With these fixes, autopilot will skip nodes that we
are trying to connect to during heuristic selection.
The CPU and memory utilization have been significantly
reduced as a result.
---
 autopilot/agent.go | 122 ++++++++++++++++++++++++++++++---------------
 1 file changed, 81 insertions(+), 41 deletions(-)

diff --git a/autopilot/agent.go b/autopilot/agent.go
index 8cd93be6..e91a9fc6 100644
--- a/autopilot/agent.go
+++ b/autopilot/agent.go
@@ -301,22 +301,26 @@ func (a *Agent) OnChannelClose(closedChans ...lnwire.ShortChannelID) {
 }
 
 // mergeNodeMaps merges the Agent's set of nodes that it already has active
-// channels open to, with the set of nodes that are pending new channels. This
-// ensures that the Agent doesn't attempt to open any "duplicate" channels to
-// the same node.
-func mergeNodeMaps(a map[NodeID]struct{}, b map[NodeID]struct{},
-	c map[NodeID]Channel) map[NodeID]struct{} {
+// channels open to, with the other sets of nodes that should be removed from
+// consideration during heuristic selection. This ensures that the Agent doesn't
+// attempt to open any "duplicate" channels to the same node.

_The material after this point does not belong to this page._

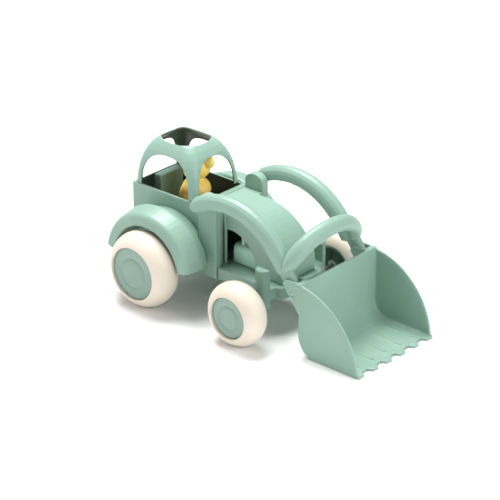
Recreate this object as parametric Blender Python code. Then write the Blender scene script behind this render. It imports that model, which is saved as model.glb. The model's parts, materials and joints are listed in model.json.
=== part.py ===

+func mergeNodeMaps(c map[NodeID]Channel,
+	skips ...map[NodeID]struct{}) map[NodeID]struct{} {
 
-	res := make(map[NodeID]struct{}, len(a)+len(b)+len(c))
-	for nodeID := range a {
-		res[nodeID] = struct{}{}
-	}
-	for nodeID := range b {
-		res[nodeID] = struct{}{}
+	numNodes := len(c)
+	for _, skip := range skips {
+		numNodes += len(skip)
 	}
+
+	res := make(map[NodeID]struct{}, len(c)+numNodes)
 	for nodeID := range c {
 		res[nodeID] = struct{}{}
 	}
+	for _, skip := range skips {
+		for nodeID := range skip {
+			res[nodeID] = struct{}{}
+		}
+	}
 
 	return res
 }
@@ -360,6 +364,11 @@ func (a *Agent) controller() {
 	// channels with, but didn't succeed.
 	failedNodes := make(map[NodeID]struct{})
 
+	// pendingConns tracks the nodes that we are attempting to make
+	// connections to. This prevents us from making duplicate connection
+	// requests to the same node.
+	pendingConns := make(map[NodeID]struct{})
+
 	// pendingOpens tracks the channels that we've requested to be
 	// initiated, but haven't yet been confirmed as being fully opened.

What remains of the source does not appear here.